The compressed files that this program reads are 3.9 MB and 2.1 MB. Is there any way I could get around the size limitation?

Bachstelze
September 24th, 2012, 03:28 AM
Was the log really done with this .c file? The line numbers don't seem to match.

hailholyghost
September 24th, 2012, 11:24 AM
Was the log really done with this .c file? The line numbers don't seem to match.

Sorry about that! The error file is very long, so I have to hit control-C before it finishes.

spjackson
September 24th, 2012, 12:02 PM
As Bachstelze says, the line numbers reported in the valgrind log do not seem to match the line numbers in the source, so it is difficult to determine what is going on.

However, I would point out that you are not checking in your code that you have enough room in your stack arrays for the amount of input you have. i.e. if file fz1 has too many values, you will write outside the bounds of the array when you fscanf (line 46).

You have the same buffer overflow potential with other arrays that you are using.

vexorian
September 25th, 2012, 02:20 AM
Since variable declarations usually push to the stack, then it is possible that an issue with stack overflow could cause this sort of issue in simple variable declariation.

Edit: I see the valgrind log and I am unsure if it is the start of the log or the end or the middle.
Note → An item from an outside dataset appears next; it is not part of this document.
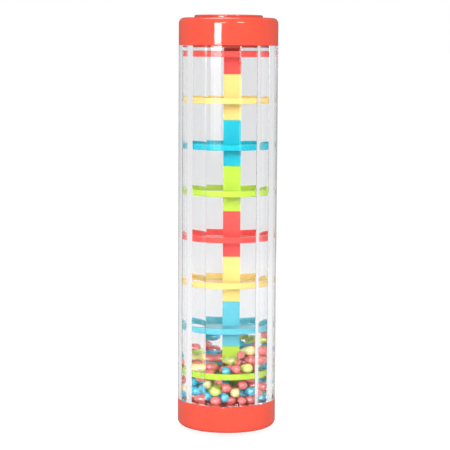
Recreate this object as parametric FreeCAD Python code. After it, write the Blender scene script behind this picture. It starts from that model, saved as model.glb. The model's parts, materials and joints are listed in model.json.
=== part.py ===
"""Clear rainstick: a toy shaker tube with stacked coloured levels and loose beads.

Millimetres, +Z up. The origin is the centre of the bottom cap's end face, on the tube's axis. The front is -Y.
Each node is one file in parts/.
"""
import FreeCAD, Part

import math
import os
import random

V = FreeCAD.Vector
UP = V(0, 0, 1)

# Whole stick
LENGTH = 203.0
OUTER_R = 24.2

# Caps: thin cups with a shallow raised disc on the end
CAP_BODY = 13.4
FOOT_H = 1.3
FOOT_R = 16.6
FOOT_EDGE = 0.6
CAP_H = CAP_BODY + FOOT_H
CAP_SHOULDER = 2.8
CAP_RIM_EDGE = 0.4
CAP_WALL = 2.0

# Tube: thick wall, round outside, sixteen facets inside that bulge slightly, and a neck at each end in the cap's skirt
FACETS = 16
FACET_TURN = 5.5
VERTEX_R = 20.2
FACET_BULGE = 0.3
FACET_R = VERTEX_R * math.cos(math.pi / FACETS) - FACET_BULGE
NECK_R = 21.3
NECK_L = 6.4
NECK_GAP = 0.05
TUBE_BOTTOM = CAP_H
TUBE_TOP = LENGTH - CAP_H

# Plugs: sealed plates inside the tube's ends
PLUG_R = FACET_R - 0.12
PLUG_PLATE = 1.6
PLUG_WALL = 1.4
PLUG_SKIRT = 6.0
FLOOR_Z = TUBE_BOTTOM - 0.9
CEILING_Z = TUBE_TOP - 1.0

# Levels: square hub with a slotted disc
LEVELS = 8
PITCH = 22.26
HUB_W = 7.9
HUB_EDGE = 0.3
POST_BOTTOM = TUBE_BOTTOM + 4.0
POST_TOP = POST_BOTTOM + LEVELS * PITCH
DISC_UP = 9.8
RING_R = 19.35
RING_W = 1.3
RING_H = 2.9
RING_EDGE = 0.35
WEB_R = 12.9
WEB_T = 1.0
WEB_RISE = 1.3
SPOKES = 5
SPOKE_TURN = 60.0
SPOKE_W = 2.2
SPOKE_H = 1.4
PEG_R = 2.3
PEG_H = 1.8
BORE_R = 2.35
BORE_H = 16.0
SOCKET_GAP = 0.1
SOCKET_WALL = 0.9

# Beads
BEAD_R = 2.3
BEAD_GAP = 0.04
LANE_R = (WEB_R + RING_R - RING_W) / 2
LANE_STEP = 18.0
LOWER_LIFT = 0.4
UPPER_LIFT = 1.5
PILE_MIDDLE = 39.5
PILE_RISE_X = 5.5
PILE_RISE_Y = 5.0
RAIN_BEADS = 12
GRID = 0.8
PILE_SEED = 8
LOWER_COLOUR_SEED = 415021
UPPER_COLOUR_SEED = 263179
COLOURS = ("red", "blue", "green", "yellow")
COLOUR_SHARE = (0.40, 0.22, 0.19, 0.19)


def ring_bottom(level):
    """Height of the underside of a disc's ring; level 1 is the highest."""
    return POST_TOP - level * PITCH + DISC_UP - RING_H / 2


def turned(profile):
    """Solid of revolution about Z from (radius, height) corners."""
    wire = Part.makePolygon([V(r, 0, z) for r, z in profile + profile[:1]])
    return Part.Face(wire).revolve(V(0, 0, 0), UP, 360)


def edges_at(shape, height, radius):
    """Circular edges of one radius lying at one height."""
    found = []
    for edge in shape.Edges:
        box = edge.BoundBox
        level = abs(box.ZMin - height) < 1e-4 and abs(box.ZMax - height) < 1e-4
        if level and abs(box.XMax - radius) < 1e-3:
            found.append(edge)
    return found


def polar(radius, degrees, height):
    a = math.radians(degrees)
    return V(radius * math.cos(a), radius * math.sin(a), height)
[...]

When looking at these logs it is best to start at the very first error you can read, as the first error that happens tend to cause the remaining ones.

Bachstelze
September 25th, 2012, 02:39 AM
Your problem probably has a lot to do with the fact that you are storing WAY too much data on the stack.


double p2[29799], p3[29799], p4[29799];

double A[5183], Z[5183], GIAO[5183];

double z[29999], a[29999];

This belongs on the heap, really.

EDIT: Also do not run with -v unless you have a good reason to. Here it is not necessary, and it pollutes the log with irrelevant information.

hailholyghost
September 25th, 2012, 04:54 AM
Your problem probably has a lot to do with the fact that you are storing WAY too much data on the stack.


double p2[29799], p3[29799], p4[29799];

double A[5183], Z[5183], GIAO[5183];

double z[29999], a[29999];

This belongs on the heap, really.

EDIT: Also do not run with -v unless you have a good reason to. Here it is not necessary, and it pollutes the log with irrelevant information.

Thanks much Bachstelze, spjackson, and vexorian, I've learned a lot today!

The solution is to set Valgrind's maximum stackframe to it's suggested value in the logfile [which should be written, this is one reason I had this problem] and track the origins of uninitialized variables. As Bachstelze said, there was a LOT of irrelevant info in there and I didn't see the key piece of information.

C seems to be stricter with what is "uninitialized" than perl. It will give you an error if you say "double a; a++; printf("%lf\n",a);" where a should implicitly be 0 when set.


con@Inspiron-1545:~/Chemistry/lna.caau.99X/x$ time valgrind --tool=memcheck --log-file=score.log --max-stackframe=9051448 --track-origins=yes ./score
The minimum is 18/36 = 50.0%
The Mean is 25.31/36 or 70.3% with a standard deviation of 2.62 or 7.3%
The Maximum is 29/36 = 80.6%

real 7m57.079s
user 7m52.922s
sys 0m0.940s

and the empty error file:


==3219== Memcheck, a memory error detector
==3219== Copyright (C) 2002-2011, and GNU GPL'd, by Julian Seward et al.
==3219== Using Valgrind-3.7.0 and LibVEX; rerun with -h for copyright info
==3219== Command: ./score
==3219== Parent PID: 2171
==3219==
==3219==
==3219== HEAP SUMMARY:
==3219== in use at exit: 0 bytes in 0 blocks
==3219== total heap usage: 1,175,226 allocs, 1,175,226 frees, 300,870,960 bytes allocated
==3219==
==3219== All heap blocks were freed -- no leaks are possible
==3219==
==3219== For counts of detected and suppressed errors, rerun with: -v

Thanks so much for your help today!

Bachstelze
September 25th, 2012, 05:19 AM
C seems to be stricter with what is "uninitialized" than perl. It will give you an error if you say "double a; a++; printf("%lf\n",a);" where a should implicitly be 0 when set.


No, no, no. C will not give you an error, Valgrind will. Also, in C it is a mistake to think things "should" be initialised "implicitly". Things are not initialised implicitly, period. With a code like the one you describe, you don't end up with an error but with a behavior that could very well not be what you expect, which is the definition of a bug. (And this is exactly the kind of bugs Valgrind was designed to catch.)